**What is required:** Only one span of the listing below is wanted: the lines from the one with "Continue the Blender" through the one with "return [e for e in sharpEdges(bm, 40)", reproduced exactly, both ends kept.

**Record list:**

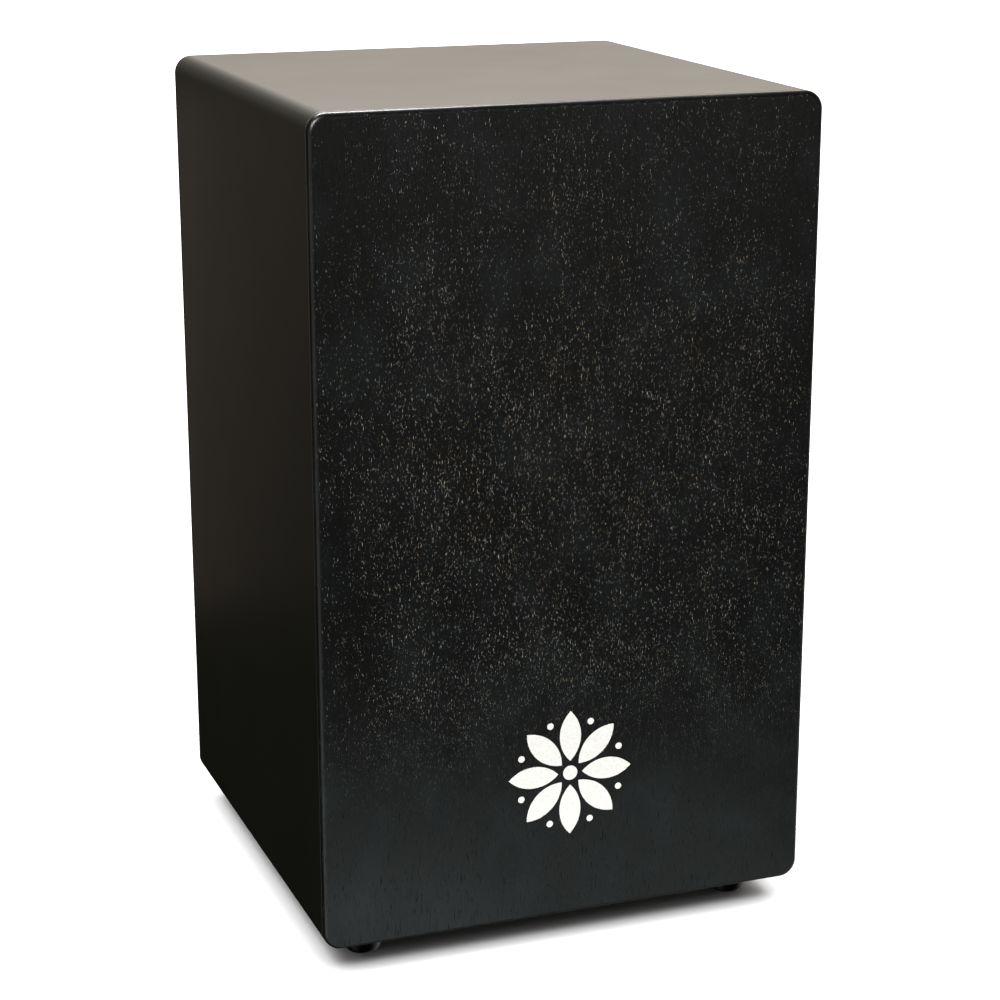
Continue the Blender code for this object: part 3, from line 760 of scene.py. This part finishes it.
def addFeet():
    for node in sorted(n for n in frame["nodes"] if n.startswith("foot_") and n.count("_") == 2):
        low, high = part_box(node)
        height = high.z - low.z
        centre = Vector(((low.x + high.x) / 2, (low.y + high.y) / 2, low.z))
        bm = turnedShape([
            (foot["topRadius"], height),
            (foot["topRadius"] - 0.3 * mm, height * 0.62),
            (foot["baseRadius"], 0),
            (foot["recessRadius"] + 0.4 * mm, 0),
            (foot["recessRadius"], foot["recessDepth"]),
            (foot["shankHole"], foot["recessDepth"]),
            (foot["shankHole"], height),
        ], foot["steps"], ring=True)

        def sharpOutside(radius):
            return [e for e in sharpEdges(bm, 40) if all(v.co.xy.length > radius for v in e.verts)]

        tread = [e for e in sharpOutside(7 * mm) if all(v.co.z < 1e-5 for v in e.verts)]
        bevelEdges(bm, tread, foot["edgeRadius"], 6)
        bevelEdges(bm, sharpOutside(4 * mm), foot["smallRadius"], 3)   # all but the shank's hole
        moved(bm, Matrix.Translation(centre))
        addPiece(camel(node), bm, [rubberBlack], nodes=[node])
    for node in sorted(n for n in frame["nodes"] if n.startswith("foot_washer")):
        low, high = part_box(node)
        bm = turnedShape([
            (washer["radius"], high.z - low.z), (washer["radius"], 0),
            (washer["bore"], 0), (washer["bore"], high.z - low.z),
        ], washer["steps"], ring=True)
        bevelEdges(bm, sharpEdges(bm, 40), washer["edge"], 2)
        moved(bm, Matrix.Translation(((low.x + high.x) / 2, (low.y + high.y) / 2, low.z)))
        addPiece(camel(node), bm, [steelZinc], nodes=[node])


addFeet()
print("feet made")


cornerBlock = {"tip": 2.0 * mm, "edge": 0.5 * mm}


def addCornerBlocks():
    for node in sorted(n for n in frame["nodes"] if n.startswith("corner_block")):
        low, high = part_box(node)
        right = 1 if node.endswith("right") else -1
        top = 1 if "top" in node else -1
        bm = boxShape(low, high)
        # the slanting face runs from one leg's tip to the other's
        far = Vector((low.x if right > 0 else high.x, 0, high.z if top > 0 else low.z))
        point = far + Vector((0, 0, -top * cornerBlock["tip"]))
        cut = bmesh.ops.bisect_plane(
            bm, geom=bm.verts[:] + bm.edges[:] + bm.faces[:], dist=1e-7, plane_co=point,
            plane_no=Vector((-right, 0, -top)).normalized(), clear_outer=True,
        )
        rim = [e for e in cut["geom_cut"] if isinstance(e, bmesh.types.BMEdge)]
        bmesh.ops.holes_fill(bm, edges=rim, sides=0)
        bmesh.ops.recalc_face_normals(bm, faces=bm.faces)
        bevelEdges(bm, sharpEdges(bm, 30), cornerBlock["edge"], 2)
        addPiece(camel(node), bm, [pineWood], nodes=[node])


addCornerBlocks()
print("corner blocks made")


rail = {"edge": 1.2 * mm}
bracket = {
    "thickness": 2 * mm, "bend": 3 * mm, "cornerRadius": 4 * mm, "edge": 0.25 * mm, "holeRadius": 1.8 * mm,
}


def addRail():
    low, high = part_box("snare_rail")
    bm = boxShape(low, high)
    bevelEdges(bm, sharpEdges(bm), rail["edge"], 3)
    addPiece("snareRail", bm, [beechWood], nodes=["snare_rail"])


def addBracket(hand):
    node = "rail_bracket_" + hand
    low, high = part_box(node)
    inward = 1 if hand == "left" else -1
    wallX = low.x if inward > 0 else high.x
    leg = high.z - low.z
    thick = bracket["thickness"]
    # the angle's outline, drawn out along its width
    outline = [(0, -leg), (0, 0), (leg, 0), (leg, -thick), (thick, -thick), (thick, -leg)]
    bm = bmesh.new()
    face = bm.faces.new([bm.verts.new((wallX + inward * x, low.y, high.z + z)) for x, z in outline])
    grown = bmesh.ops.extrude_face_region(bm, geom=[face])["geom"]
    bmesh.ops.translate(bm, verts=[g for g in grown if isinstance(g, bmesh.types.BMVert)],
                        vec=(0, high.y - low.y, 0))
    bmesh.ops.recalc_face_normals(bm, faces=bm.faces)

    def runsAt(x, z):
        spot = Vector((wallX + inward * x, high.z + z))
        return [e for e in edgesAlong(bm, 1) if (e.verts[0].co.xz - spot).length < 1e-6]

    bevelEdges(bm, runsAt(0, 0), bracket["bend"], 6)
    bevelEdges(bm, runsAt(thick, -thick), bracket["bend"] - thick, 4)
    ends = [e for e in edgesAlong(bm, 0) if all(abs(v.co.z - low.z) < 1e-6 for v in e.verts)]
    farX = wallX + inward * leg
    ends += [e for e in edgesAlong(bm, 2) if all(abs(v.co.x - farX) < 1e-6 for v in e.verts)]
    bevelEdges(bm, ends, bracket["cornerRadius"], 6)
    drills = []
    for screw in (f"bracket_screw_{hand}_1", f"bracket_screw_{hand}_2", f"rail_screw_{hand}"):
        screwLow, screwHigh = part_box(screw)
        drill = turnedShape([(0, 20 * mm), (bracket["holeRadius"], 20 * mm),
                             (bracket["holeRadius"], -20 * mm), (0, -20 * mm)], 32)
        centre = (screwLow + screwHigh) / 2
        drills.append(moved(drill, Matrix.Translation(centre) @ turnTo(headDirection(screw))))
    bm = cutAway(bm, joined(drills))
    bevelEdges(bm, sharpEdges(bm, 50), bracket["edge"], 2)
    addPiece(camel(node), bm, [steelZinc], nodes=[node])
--
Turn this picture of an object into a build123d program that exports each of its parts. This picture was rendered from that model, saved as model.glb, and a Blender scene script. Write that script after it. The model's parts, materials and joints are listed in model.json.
==
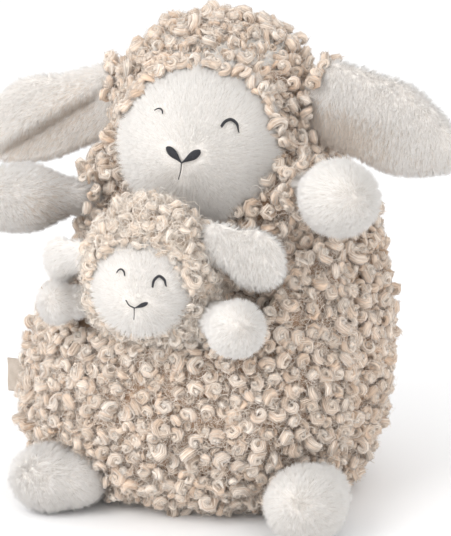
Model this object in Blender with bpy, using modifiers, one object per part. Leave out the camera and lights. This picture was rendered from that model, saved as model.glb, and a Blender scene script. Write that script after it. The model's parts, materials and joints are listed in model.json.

**Solution:**
Continue the Blender code for this object: part 3, from line 760 of scene.py. This part finishes it.
def addFeet():
    for node in sorted(n for n in frame["nodes"] if n.startswith("foot_") and n.count("_") == 2):
        low, high = part_box(node)
        height = high.z - low.z
        centre = Vector(((low.x + high.x) / 2, (low.y + high.y) / 2, low.z))
        bm = turnedShape([
            (foot["topRadius"], height),
            (foot["topRadius"] - 0.3 * mm, height * 0.62),
            (foot["baseRadius"], 0),
            (foot["recessRadius"] + 0.4 * mm, 0),
            (foot["recessRadius"], foot["recessDepth"]),
            (foot["shankHole"], foot["recessDepth"]),
            (foot["shankHole"], height),
        ], foot["steps"], ring=True)

        def sharpOutside(radius):
            return [e for e in sharpEdges(bm, 40) if all(v.co.xy.length > radius for v in e.verts)]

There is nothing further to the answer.